Pride and Prejudice didn’t make for very good beach reading, as I was on vacation in PEI at the time, so I switched over to–are you ready?–The Heart of the Matter by Emily Giffin. Her more well-known work is Something Borrowed, which I believe has been made into a movie starring Kate Hudson. I feel guilty just typing this.
I'm sorry, Jane Austen.
My next check-out from the library was Great Expectations. I don’t know what it was, I really enjoyed the book but I just didn’t finish it before it had to go back. I tried! I really did! I tried to the tune of nearly $5 in late fees. I did record the page number I was on, so all hope isn’t lost!
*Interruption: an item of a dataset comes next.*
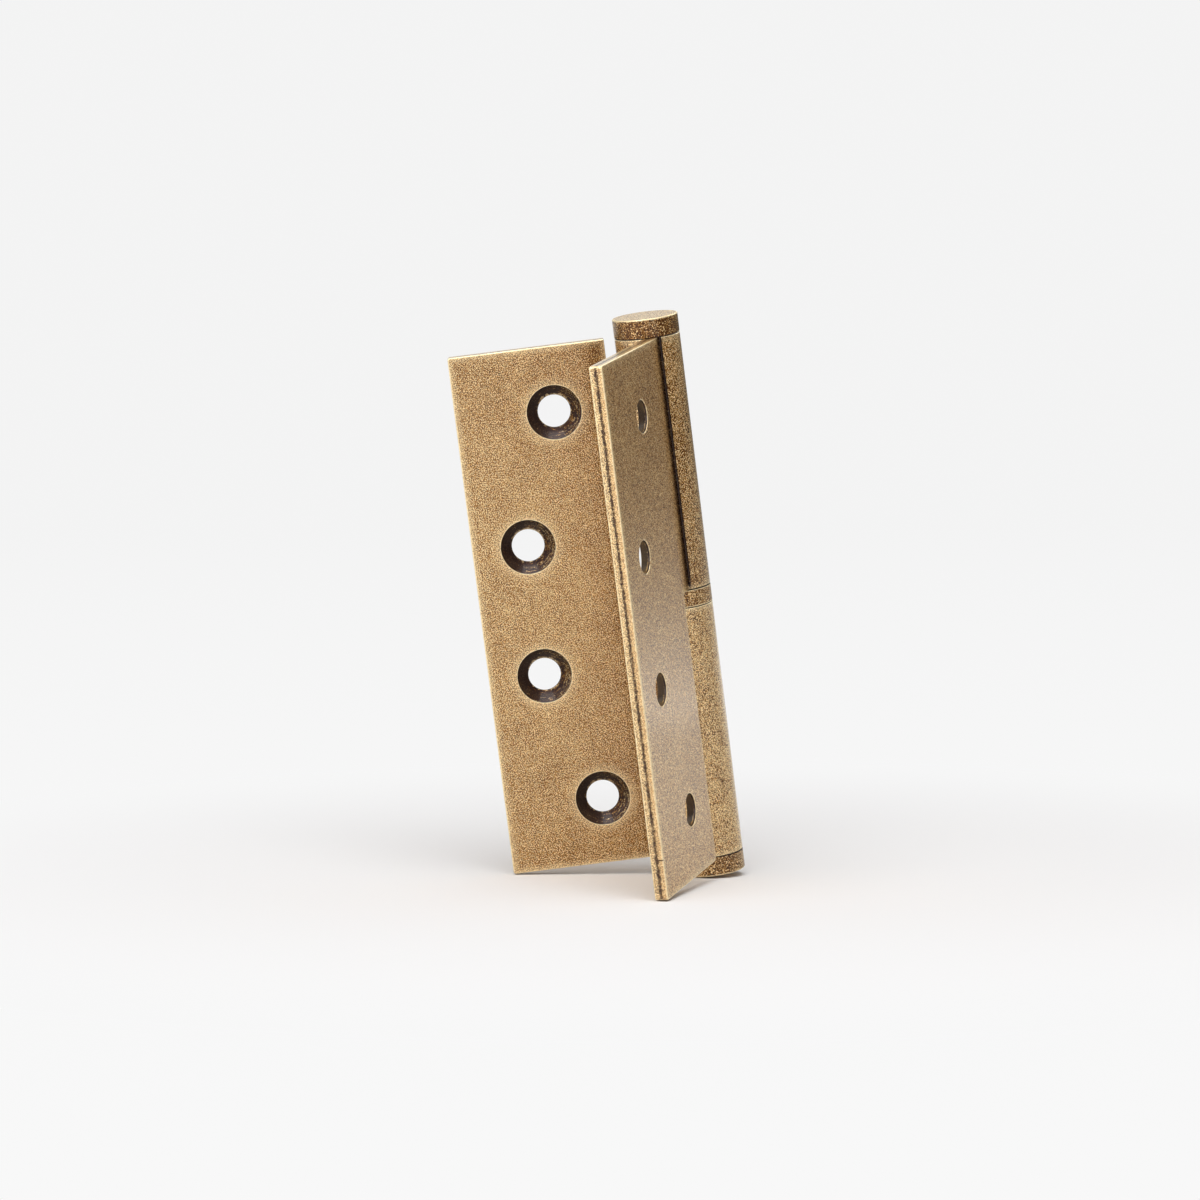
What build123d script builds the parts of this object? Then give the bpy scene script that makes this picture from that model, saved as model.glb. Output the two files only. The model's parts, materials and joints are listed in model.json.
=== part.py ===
"""A lift-off butt hinge of solid drawn brass, 102 mm high and about 77 mm wide open.

The frame leaf carries the lower knuckle, with the pin pressed into it. The door leaf carries the
upper knuckle, which drops over the pin and turns on a thick washer between the two knuckles. A flat
cap closes the outer end of each knuckle.

Frame: the pin's axis is Z, up, and the origin is on it at mid height. The frame leaf runs out along
-X, and its countersunk face looks along -Y. The door leaf is the same profile turned over about X,
then opened about Z from that closed place.
"""
from build123d import *
import os
from math import sqrt

# Driving sizes, in millimetres and degrees
leaf_height = 101.6
leaf_reach = 38.4
leaf_thickness = 2.6
face_offset = 1.2
knuckle_radius = 6.3
washer_thickness = 3.4
pin_radius = 3.5
pin_reach = 33.0
cap_thickness = 3.7
spigot_length = 5.0
opening_angle = 70.0

# Screw holes: an outer pair near the leaf's ends, and a middle pair nearer the outer edge
screw_radius = 3.15
countersink_radius = 5.3
countersink_angle = 90.0
end_screw_from_end = 12.8
end_screw_from_axis = 19.4
middle_screw_spacing = 25.4
middle_screw_from_edge = 10.8

# Named clearances between pieces
frame_notch_clearance = 2.0
door_notch_clearance = 1.65
door_bore_clearance = 0.05
washer_bore_clearance = 0.08
pin_end_gap = 1.0

# The undercut along the root of each knuckle, on the leaf's outer side
undercut_width = 0.7
undercut_depth = 1.0
undercut_dip = 0.15
undercut_run_out = 0.5
undercut_end_wall = 0.5
undercut_taper_length = 1.5
undercut_taper_angle = 12.0

# Corners and worn edges
outer_corner_radius = 0.5
frame_notch_corner_radius = 0.25
door_notch_corner_radius = 0.9
inner_corner_radius = 0.5
edge_round = 0.2
knuckle_end_chamfer = 0.2
hole_edge_round = 0.15
cap_face_round = 0.25
washer_round = 0.18
door_bore_lead_in = 0.6
pin_tip_taper = 1.6
pin_tip_inset = 0.9
pin_tip_round = 0.5
pin_foot_chamfer = 0.5

# Sizes that follow from the ones above
top = leaf_height / 2
washer_half = washer_thickness / 2
knuckle_length = top - washer_half
outer_face = face_offset + leaf_thickness
door_bore_radius = pin_radius + door_bore_clearance
undercut_root = sqrt(knuckle_radius**2 - outer_face**2)

BOTTOM_UP = (Align.CENTER, Align.CENTER, Align.MIN)
ROUNDING = 0.001


def lying_at(shapes: ShapeList, axis: Axis, place: float) -> ShapeList:
    """The shapes whose middle is at one place along an axis, to within rounding."""
    return shapes.filter_by_position(axis, place - ROUNDING, place + ROUNDING)


def plate(notch_clearance: float, notch_corner_radius: float) -> Part:
    """The flat of a leaf: its full height, with a tab into the knuckle on its lower half."""
    notch_edge = knuckle_radius + notch_clearance
    with BuildPart() as built:
        with BuildSketch(Plane.XZ.offset(-outer_face)) as outline:
            with Locations((-leaf_reach, -top)):
                Rectangle(leaf_reach - notch_edge, leaf_height, align=(Align.MIN, Align.MIN))
            with Locations((-notch_edge, -top)):
                Rectangle(notch_edge, knuckle_length, align=(Align.MIN, Align.MIN))
            fillet(lying_at(outline.vertices(), Axis.X, -leaf_reach), outer_corner_radius)
            notch_corner = lying_at(outline.vertices(), Axis.X, -notch_edge).sort_by(Axis.Y)[-1]
            fillet(notch_corner, notch_corner_radius)
            inner_corner = lying_at(outline.vertices(), Axis.Y, -washer_half).sort_by(Axis.X)[0]
            fillet(inner_corner, inner_corner_radius)
        extrude(amount=leaf_thickness)
        broad_faces = built.faces().filter_by(Axis.Y)
        fillet(broad_faces.edges(), edge_round)
    return built.part


def knuckle() -> Part:
    """The solid barrel on a leaf's lower half, with its two ends' edges broken."""
    with BuildPart(Plane.XY.offset(-top)) as built:
        Cylinder(knuckle_radius, knuckle_length, align=BOTTOM_UP)
        chamfer(built.edges().filter_by(GeomType.CIRCLE), knuckle_end_chamfer)
    return built.part


def undercut() -> Part:
    """The cutter for the undercut: a slot dipping into the outer face, narrowing as it ends near the washer."""
    slot_length = undercut_depth + undercut_run_out
    straight = knuckle_length - undercut_end_wall - undercut_taper_length
    inner_end = undercut_depth - undercut_root
    centre = (inner_end - slot_length / 2, outer_face - undercut_dip + undercut_width / 2)
    with BuildPart() as built:
        with BuildSketch(Plane.XY.offset(-top)):
            with Locations(centre):
                SlotOverall(slot_length, undercut_width)
        extrude(amount=straight)
        extrude(built.faces().sort_by(Axis.Z)[-1], amount=undercut_taper_length, taper=undercut_taper_angle)
    return built.part


def screw_places() -> list[tuple[float, float]]:
    """X and Z of the four screw holes in a leaf."""
    end_z = top - end_screw_from_end
    middle_z = middle_screw_spacing / 2
    middle_x = middle_screw_from_edge - leaf_reach
    return [
        (-end_screw_from_axis, end_z),
        (middle_x, middle_z),
        (middle_x, -middle_z),
        (-end_screw_from_axis, -end_z),
    ]


def leaf(flat: Part, bore_radius: float, lead_in: float = 0) -> Part:
    """A whole leaf where the frame leaf lies: plate and knuckle in one, bored, drilled and countersunk."""
    with BuildPart() as built:
        add(flat)
        add(knuckle())
        add(undercut(), mode=Mode.SUBTRACT)
        with Locations((0, 0, -top)):
            Cylinder(bore_radius, knuckle_length, align=BOTTOM_UP, mode=Mode.SUBTRACT)
        inner_plane = Plane(origin=(0, face_offset, 0), x_dir=(1, 0, 0), z_dir=(0, -1, 0))
        with Locations(inner_plane):
            with Locations(*screw_places()):
                CounterSinkHole(screw_radius, countersink_radius, leaf_thickness, countersink_angle)
        fillet(lying_at(built.edges().filter_by(GeomType.CIRCLE), Axis.Y, outer_face), hole_edge_round)
        if lead_in:
            mouth = lying_at(built.edges().filter_by(GeomType.CIRCLE), Axis.Z, -washer_half)
            chamfer(mouth.sort_by(SortBy.RADIUS)[0], lead_in)
    return built.part


def turned_over(part: Part) -> Part:
    """The piece turned over about X, which swaps lower and upper and the leaf's two sides."""
    return Rot(X=180) * part


def opened(part: Part) -> Part:
    """The piece swung about the pin from closed to the angle at which the hinge stands."""
    return Rot(Z=opening_angle) * part


def hinge_pin() -> Part:
    """The steel pin: a plain rod with a tapered, rounded tip that finds the door leaf's bore."""
    foot = -top + spigot_length + pin_end_gap
    tip = washer_half + pin_reach
    with BuildPart() as built:
        with BuildSketch(Plane.XZ) as half:
            with BuildLine():
                Polyline(
                    (0, foot),
                    (pin_radius - pin_foot_chamfer, foot),
                    (pin_radius, foot + pin_foot_chamfer),
                    (pin_radius, tip - pin_tip_taper),
                    (pin_radius - pin_tip_inset, tip),
                    (0, tip),
                    close=True,
                )
            make_face()
            shoulder = lying_at(half.vertices(), Axis.X, pin_radius).sort_by(Axis.Y)[-1]
            fillet(shoulder, pin_tip_round)
        revolve(axis=Axis.Z)
    return built.part


def bearing_washer() -> Part:
    """The thick ring that carries the door leaf's knuckle, flush with both knuckles."""
    with BuildPart() as built:
        Cylinder(knuckle_radius, washer_thickness)
        fillet(built.edges().filter_by(GeomType.CIRCLE), washer_round)
        Cylinder(pin_radius + washer_bore_clearance, washer_thickness, mode=Mode.SUBTRACT)
    return built.part


def cap(spigot_radius: float) -> Part:
    """A flat end cap over the upper knuckle: a disc with a spigot pressed into the bore."""
    with BuildPart() as built:
        with Locations((0, 0, top)):
            Cylinder(knuckle_radius, cap_thickness, align=BOTTOM_UP)
        rims = built.edges().filter_by(GeomType.CIRCLE).sort_by(Axis.Z)
        fillet(rims[-1], cap_face_round)
        fillet(built.edges().filter_by(GeomType.CIRCLE).sort_by(Axis.Z)[0], edge_round)
        with Locations((0, 0, top - spigot_length)):
            Cylinder(spigot_radius, spigot_length, align=BOTTOM_UP)
        chamfer(built.edges().filter_by(GeomType.CIRCLE).sort_by(Axis.Z)[0], pin_foot_chamfer)
    return built.part


def build() -> dict[str, Part]:
    """Every piece of the hinge by its name, each in its place."""
    frame_plate = plate(frame_notch_clearance, frame_notch_corner_radius)
    door_plate = plate(door_notch_clearance, door_notch_corner_radius)
    return {
        "frame_leaf": leaf(frame_plate, pin_radius),
        "door_leaf": opened(turned_over(leaf(door_plate, door_bore_radius, door_bore_lead_in))),
        "hinge_pin": hinge_pin(),
        "bearing_washer": bearing_washer(),
        "top_cap": opened(cap(door_bore_radius)),
        "bottom_cap": turned_over(cap(pin_radius)),
    }


os.makedirs("parts", exist_ok=True)
for name, piece in build().items():
    piece.label = name
    export_step(piece, f"parts/{name}.step")
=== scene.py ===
"""The looks of a lift-off butt hinge in antique brass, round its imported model.

Every piece keeps its own mesh. What is made here is each piece's finish, the pale floor that the
hinge leans on, the studio's lamps and the camera. Lengths in the finishes are in millimetres, and
everything that is placed in the scene is in metres.
"""
import json
import logging
from dataclasses import dataclass, replace
from enum import Enum
from math import cos, pi, radians, sin, tan

import bmesh
import bpy
from mathutils import Matrix, Vector

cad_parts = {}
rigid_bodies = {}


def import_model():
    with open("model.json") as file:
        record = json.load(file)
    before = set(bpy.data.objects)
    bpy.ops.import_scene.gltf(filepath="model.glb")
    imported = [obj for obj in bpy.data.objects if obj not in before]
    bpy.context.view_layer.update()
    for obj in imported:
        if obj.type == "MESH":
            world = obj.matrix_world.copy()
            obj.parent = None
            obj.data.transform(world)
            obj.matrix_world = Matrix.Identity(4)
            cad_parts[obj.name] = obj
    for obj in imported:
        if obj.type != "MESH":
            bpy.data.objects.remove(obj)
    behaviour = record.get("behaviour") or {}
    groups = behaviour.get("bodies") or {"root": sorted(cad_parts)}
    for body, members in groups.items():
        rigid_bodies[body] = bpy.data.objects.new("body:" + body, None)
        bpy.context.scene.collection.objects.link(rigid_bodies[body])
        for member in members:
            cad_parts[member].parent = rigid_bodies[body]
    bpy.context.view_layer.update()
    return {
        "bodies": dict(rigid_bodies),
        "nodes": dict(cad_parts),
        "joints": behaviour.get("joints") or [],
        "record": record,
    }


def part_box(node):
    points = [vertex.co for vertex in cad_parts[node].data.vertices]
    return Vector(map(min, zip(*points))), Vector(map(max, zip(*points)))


MM = 0.001
# How far off a surface, in mm, a point may lie and still count as on it
SLACK = 0.05
# Nearly all of a noise's values lie between these
NOISE_SPAN = (0.3, 0.7)
# How much black a joint or a countersink keeps, and between which distances, in mm, a joint's black ends
KEPT_BLACK = 0.95
JOINT_EDGE = (0.07, 0.14)
LOG = logging.getLogger("hinge")

Socket = bpy.types.NodeSocket
Tree = bpy.types.NodeTree


def linear(hex_colour: str) -> tuple[float, float, float, float]:
    """Turns an sRGB hex colour to the linear one that a shader takes.

    Args:
        hex_colour: Six hex digits, red first, such as "B08D57".

    Returns:
        Red, green, blue and an alpha of 1.
    """
    parts = [int(hex_colour[i:i + 2], 16) / 255 for i in (0, 2, 4)]
    lit = [p / 12.92 if p <= 0.04045 else ((p + 0.055) / 1.055) ** 2.4 for p in parts]
    return (*lit, 1.0)


def add(tree: Tree, kind: str, inputs: dict | tuple = (), **settings: object) -> Socket:
    """Adds one node to a tree, with its settings, values and links.

    Args:
        tree: The node tree that gets the node.
        kind: The node's type, without its ShaderNode start.
        inputs: The inputs in their order, or by name or number: a value, or the output that feeds it.
        **settings: The node's own settings, such as operation.

    Returns:
        The node's first output in use, or None where it has no outputs.
    """
    node = tree.nodes.new("ShaderNode" + kind)
    for name, value in settings.items():
        setattr(node, name, value)
    feeds = inputs.items() if isinstance(inputs, dict) else enumerate(inputs)
    for key, value in feeds:
        if isinstance(value, Socket):
            tree.links.new(value, node.inputs[key])
        else:
            node.inputs[key].default_value = value
    return next((o for o in node.outputs if o.enabled), None)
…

At one point I even downloaded a Kindle app onto my iPhone and tried reading the free A Tale of Two Cities on my breaks. That lasted about…15 minutes? You try reading that on an iPhone!
I’m not doing too well at this point, am I?
I keep going to the library with “classics” on my mind, and then I wind up getting side-tracked by the pretty pastel covers on the shelf where they keep all the popular books. Dammit.
Right now I’m reading Eat, Pray, Love, which is a lovely story of a woman’s journey–oh, hell, you’ve all seen the movie. Not a classic. I’ve also got Lisa See’s Peony in Love to read afterward. Also not a classic. (If you are curious about China and have a thing for mid-20th century historical fiction, please get your hands on Shanghai Girls and Dreams of Joy by See. Those were two stories that stuck with me for a while.)
Other off-track books I’ve finished include The Death and Life of Charlie St. Cloud, My Sister’s Keeper, Water for Elephants, and The Help.
Oh, my god. These are all books recently made into movies. Who am I? I actually didn’t even realize that until I listed them here. This is turning about to be a more self-deprecating post than I thought.
(I suppose I don’t know why there’s a certain…elitism…against people who flock to a certain book when word gets out about a movie being made. It’s a way that the book is thrust into the spotlight, a book that the reader may have never heard of before all the movie-talk.)
If you have a Goodreads account, please do me a favour and make sure I stay on track! I’d like to read Moby Dick and finish Great Expectations before I dive back into the world of pastel covers.
Although, that may have to wait. Looks like I’ve put a hold on Extremely Loud and Incredibly Close at the library. It was an accident, I swear!
Tom Hanks is judging me. (Although this is a shot from Extremely Loud and Incredibly Close, so yeah, lets think about that.)
Oh and please share any of your favourite classic novels! I would like some suggestions, of course.